= Miriam Bucher =

American female filmmaker

Miriam Bell Bucher (1912- 2002) was a pioneering 20th-century American female writer, editor, and director of documentary and educational films primarily based on international topics.

== Career ==
Early in her career, Miriam Bell was a film critic at the Miami Daily News. She then worked as an assistant to Pare Lorentz, well-known documentary director of films such as The Plow that Broke the Plains. Together with her husband, filmmaker Jules Bucher, whom she married in 1940, she worked with the Motion Picture Division of the Office of the Coordinator of Inter-American Affairs, producing numerous films about South America, often collaborating with filmmaker Julien Bryan. With the Simmel-Meservey company, she was involved in several short instructional films.

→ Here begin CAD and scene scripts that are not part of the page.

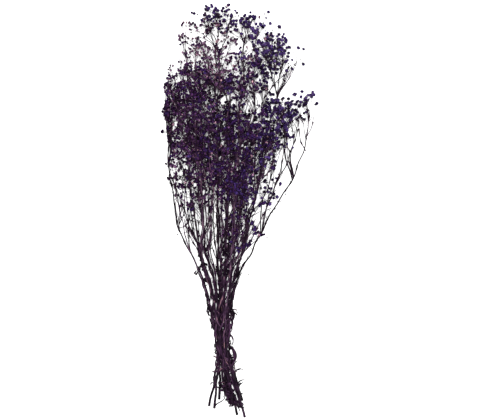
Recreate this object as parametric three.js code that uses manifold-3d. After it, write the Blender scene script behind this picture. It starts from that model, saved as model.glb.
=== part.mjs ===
import * as THREE from "three";
import { mergeVertices } from "three/addons/utils/BufferGeometryUtils.js";
import Module from "manifold-3d";

// A bunch of dried gypsophila, dyed violet, lying on a surface: twelve cut stems held at the waist by an
// elastic band, each one branching over and over into a spray of small florets.
// Millimetres. +Y runs from the cut ends to the crown, +X to the right, +Z up from the surface at z = 0.
// The origin is the middle of the bunch's outline, on that surface.

// Driving dimensions
const STEM_RADIUS = 2.15; // at the cut end
const STEM_SIDES = 5;
const STEM_TAPER = 0.58; // share of that radius left where the stem ends in its last fork
const BRANCH_RADIUS = 0.95; // where a branch leaves a main stem
const PEDICEL_RADIUS = 0.62; // the stalk of one floret
const ROOT_RADIUS = 0.3; // of the root of a branch, inside what it grows from
const FLORET_RADIUS = 5.8; // to a petal's tip
const FLORET_WAIST = 0.58; // share of that radius between two petals
const FLORET_DEPTH = 4.4; // from the neck of the calyx to the petals' tips
const DEEPEST = 0.7; // of the last stretch of an axis, where that is short
const PETALS = 5;
const CLEARANCE = 0.45; // air between one spray and the next
const REST_HEIGHT = 2.6; // middle of a floret that the bunch lies on, so that it is pressed flat underneath

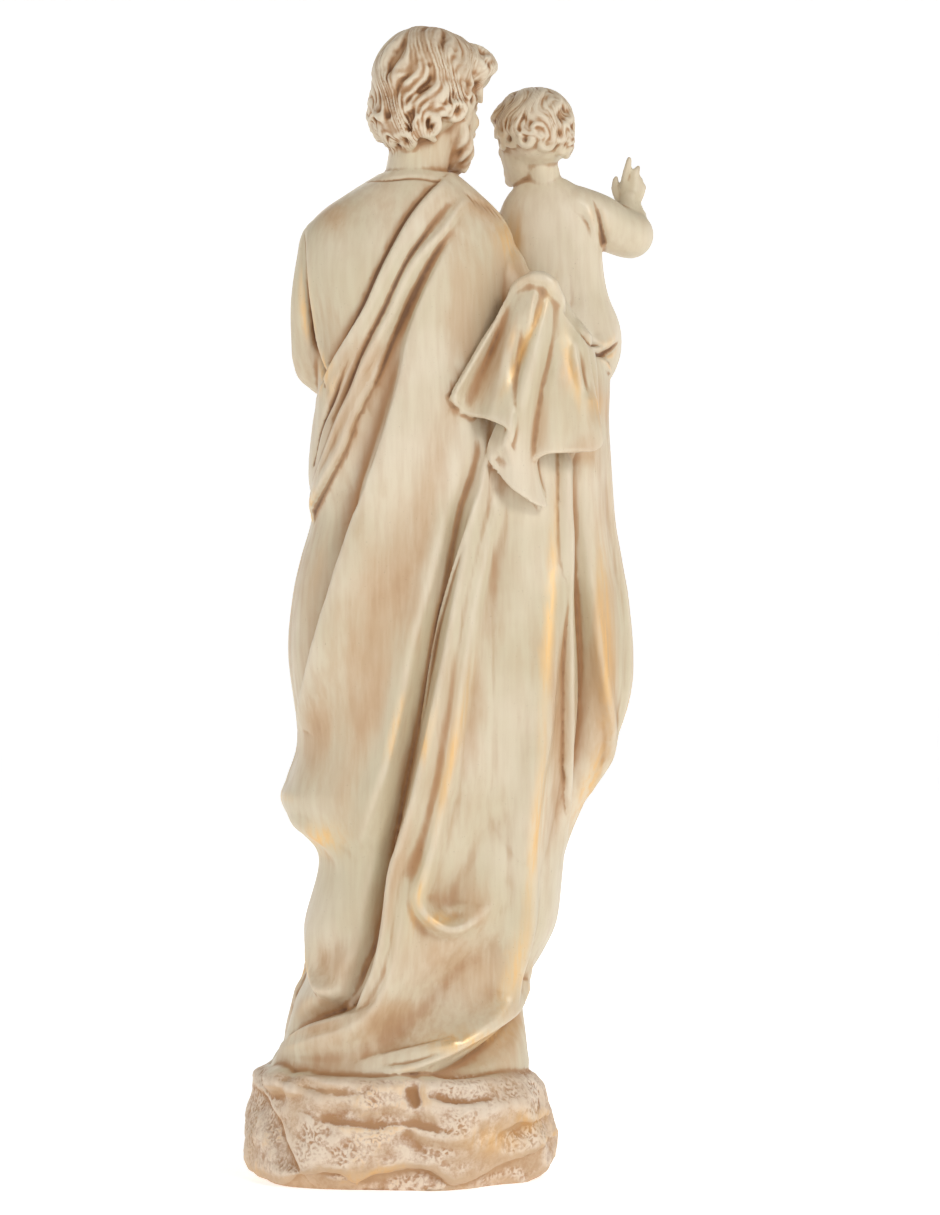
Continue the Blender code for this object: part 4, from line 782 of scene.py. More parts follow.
# Folds carved after the skin is drawn, largest first: ([(across, z, rise)] downwards, left, right). The rise
# is how far the skin is raised there, and left and right are how far it takes to fade on either side.
LARGE_FOLDS = seen_from_behind([
    # The broad panel's left edge, a cliff that sweeps down to the lower left, and the recess beside it.
    ([(-29, 445, 0), (-22, 429, 1.5), (-14, 413, 2.5), (-6, 391, 3.5), (-2, 370, 4.5),
     (6, 338, 6.5), (19, 297, 8), (29, 266, 8), (40, 231, 7), (47, 207, 5), (54, 184, 2)], 2.4, 16),
    ([(-13, 418, 0), (0, 391, -1.5), (6, 367, -3), (15, 338, -4.5), (26, 306, -6),
     (34, 274, -6.5), (44, 242, -5), (50, 215, -2.5), (53, 199, 0)], 9, 4),
    # The deep groove down the middle: its right wall, its floor and the soft ridge on its left.
    ([(-43, 343, 0), (-45, 330, 3), (-42, 311, 4), (-37, 295, 4.5), (-29, 253, 5),
     (-25, 231, 5), (-17, 191, 6), (-8, 151, 7), (2, 115, 7.5), (5, 92, 8), (7, 78, 8), (11, 60, 7),
     (18, 44, 5), (21, 36, 3)], 2.2, 9),
    ([(-42, 338, 0), (-40, 322, -3.5), (-33, 301, -5.5), (-28, 274, -6.5), (-22, 247, -7),
     (-17, 221, -8), (-11, 194, -9), (-5, 167, -10), (0, 140, -10.5), (6, 114, -11), (11, 90, -11),
     (17, 68, -10), (24, 52, -8), (29, 42, -5)], 6, 3.6),
    ([(-42, 338, 0), (-31, 302, 1.6), (-22, 279, 2.2), (-14, 253, 2.8), (-6, 226, 3),
     (-2, 199, 3.2), (5, 170, 3.2), (12, 151, 3), (18, 134, 2), (24, 114, 0)], 7, 4),
    # The ridge that ends in a hanging loop above the ankles, and the hollow inside the loop.
    ([(-53, 311, 0), (-50, 295, 2.8), (-44, 274, 3.4), (-38, 247, 3.8), (-34, 221, 4),
     (-30, 189, 4.4), (-26, 159, 4.8), (-22, 144, 5), (-18, 124, 5.6), (-13, 105, 6.6), (-11, 97, 7),
     (-15, 88, 7), (-23, 82, 6.6), (-30, 81, 5.4), (-37, 84, 3.8), (-45, 90, 2.2), (-52, 97, 0.9),
     (-58, 104, 0)], 4.5, 5),
    ([(-53, 146, 0), (-48, 134, -2), (-41, 121, -3.6), (-33, 107, -4.6), (-28, 96, -4.6),
     (-28, 90, -2)], 9, 10),
    # Soft valley at the top of the panel, between the middle and the right.
    ([(-53, 322, -1.5), (-52, 301, -2.5), (-50, 278, -2), (-48, 253, -1),
     (-48, 231, 0)], 8, 10),
    # The right-hand ridge that sweeps down and to the left into the train, and the panel's edge on its right.
    ([(-89, 322, 1), (-85, 285, 2.5), (-81, 253, 4), (-77, 207, 5), (-74, 176, 5.6),
     (-70, 158, 6), (-67, 124, 6.6), (-67, 103, 7), (-66, 85, 7.5), (-62, 68, 8), (-58, 56, 8.5),
     (-54, 42, 8.5), (-45, 30, 8), (-30, 20, 7), (-16, 12, 5), (0, 8, 3)], 8, 6),
    ([(-89, 326, 3), (-89, 306, 5), (-90, 285, 6), (-90, 253, 7), (-91, 216, 7.5),
     (-90, 176, 7), (-88, 146, 5), (-87, 127, 2)], 9, 1.8),
    # The recess right of the panel, and the strip at the silhouette beyond it.
    ([(-94, 326, -3), (-95, 295, -5.5), (-96, 253, -8), (-98, 216, -9), (-98, 189, -8.5),
     (-95, 162, -6.5), (-91, 135, -3), (-89, 124, 0)], 3, 8),
    ([(-98, 322, 0), (-99, 285, 1.6), (-101, 253, 3.2), (-105, 220, 4.4), (-109, 198, 4.6),
     (-111, 182, 4), (-109, 167, 3), (-106, 151, 1.5)], 3, 6),
    # The train's edge over the tunic's hem at the lower right, and the recess under it.
    ([(-70, 63, 0), (-68, 51, 3), (-63, 43, 5), (-57, 34, 7), (-45, 25, 8), (-32, 17, 7.5),
     (-19, 10, 5.5), (-5, 6, 3.5), (9, 4, 1.5)], 9, 2),
    ([(-75, 47, -2), (-68, 38, -5), (-60, 27, -7), (-49, 19, -8), (-37, 12, -6.5),
     (-27, 8, -3.5), (-17, 5, 0)], 3, 7),
    # The wide bowl between the train's crests, and the left crest, which spreads to the corner.
    ([(-54, 81, 0), (-46, 68, -4.5), (-35, 58, -7.5), (-22, 45, -9), (-9, 34, -8),
     (3, 25, -5.5), (13, 19, -2)], 12, 12),
    ([(-4, 103, 3), (0, 76, 4), (4, 55, 5), (12, 37, 6), (26, 26, 6.5), (42, 20, 6),
     (52, 15, 4.5), (61, 12, 2)], 5, 8),
    ([(15, 39, 2), (21, 36, 4), (32, 32, 5), (44, 28, 5), (53, 22, 4), (60, 17, 2)], 1.8, 7),
    # The flap of the mantle's corner over the ankle, and the dark gap under it.
    ([(15, 55, 0), (21, 46, -6), (28, 41, -9.5), (36, 38, -10.5), (44, 35, -9), (52, 29, -5.5),
     (57, 23, -2)], 5, 4),
    ([(49, 76, 1), (48, 66, 3), (45, 53, 5), (41, 44, 6), (36, 41, 5.5), (29, 45, 3.5),
     (22, 53, 1.5), (17, 62, 0)], 1.8, 8),
    ([(11, 92, 0), (21, 81, -2.2), (31, 72, -2.6), (41, 63, -2), (47, 54, 0)], 9, 8),
    ([(60, 136, 1), (51, 134, 3), (40, 127, 3), (29, 115, 1.5), (23, 102, 0)], 6, 5),
])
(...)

She and her husband lived and worked in Burma, Indonesia, India, Vietnam, and the Philippines in the 1950s and 1960s, making films, often working on projects for the US Information Agency and the US Agency for International Development. With Louis de Rochemont Productions, she went to Burma in the early 1950s to help establish the film industry there, serving as writer-editor member of the team and also assistant manager. The film Doh Pyi Daung Su (Our Burma), for which she wrote the screenplay, was screened at the 1953 Cannes Film Festival Short Film Competition. While living in Indonesia in the 1950s, she was involved with setting up the Indonesian film industry, as well as advising the South Vietnam film industry in the 1960s. In India, she worked for a private film production company called Art Films of Asia based in Bombay (Mumbai) that produced several documentary films on life, culture, and economy in post-Independence India. She later worked with Airlie Productions and Population Communication Services at Johns Hopkins University on films relating to population, reproductive health, and family planning.

== Filmography ==
- Roads South (1942), as scriptwriter
- Argentine Primer (1942), as scriptwriter
- Montevideo Family (1943), as scriptwriter
- Lima, Capital of Peru, Andes Mountains, South America (1944) as scriptwriter. Produced by the Office of the Coordinator of Inter-American Affairs.
- The High Plain (1944), as scriptwriter. Produced by the Office of the Coordinator of Inter-American Affairs.
- Let's Make A Sandwich (1950), as director and writer
- Let's Make A Meal In 20 Minutes (1950)
- Obligations (1950), as editor
- A Date with Your Family (1950), as editor
- Our Burma (1953) (alternate title Doh Pyi Daung Su), screened at the 1953 Cannes Film Festival.
- A House, a Wife, a Singing Bird (1956) (alternate title Rajuan Alam), as writer and director. A joint production of the US Information Service and Produksi Film Negara (PFN).
- River of Life (1960?) (alternate title Jeewan Ki Nadia), as writer and editor
- The Call, as director. A study on nursing at the JJ Hospital in Bombay for USAID.
- A Quiet Revolution (1974?), as screenwriter
- Dos Caminos (1974?), as screenwriter
- Cherish the Children (1974), screened at the 1976 Trento Film Festival
- A Question of Choice (1978), as screenwriter
- Para Cambiar Su Vida (1977), as screenwriter
- Vamos Donde Ello (1977), as screenwriter
- A Question of Justice (1977), as screenwriter/producer, about international women lawyers on needed legal reforms for women around the world
- To the People (1977), as screenwriter
- Social Marketing (1978), as screenwriter
- Indonesia: Family Planning First (1978)
- The Cheerful Revolution (1979)
- National Family Planning Programs; Restoring the Balance (197?), as writer
- Lessons For The Future (1980s?)
- Mexico: Year 2000 (1985?)
- The Joyful Day (1988), as screenwriter

== Personal life ==
Miriam Bell was born in Indiana in 1912 and attended Butler University. She married Jules Bucher in 1940. They had one son, Van Dyck Bucher. Jules Bucher was also a documentary filmmaker and the two often collaborated.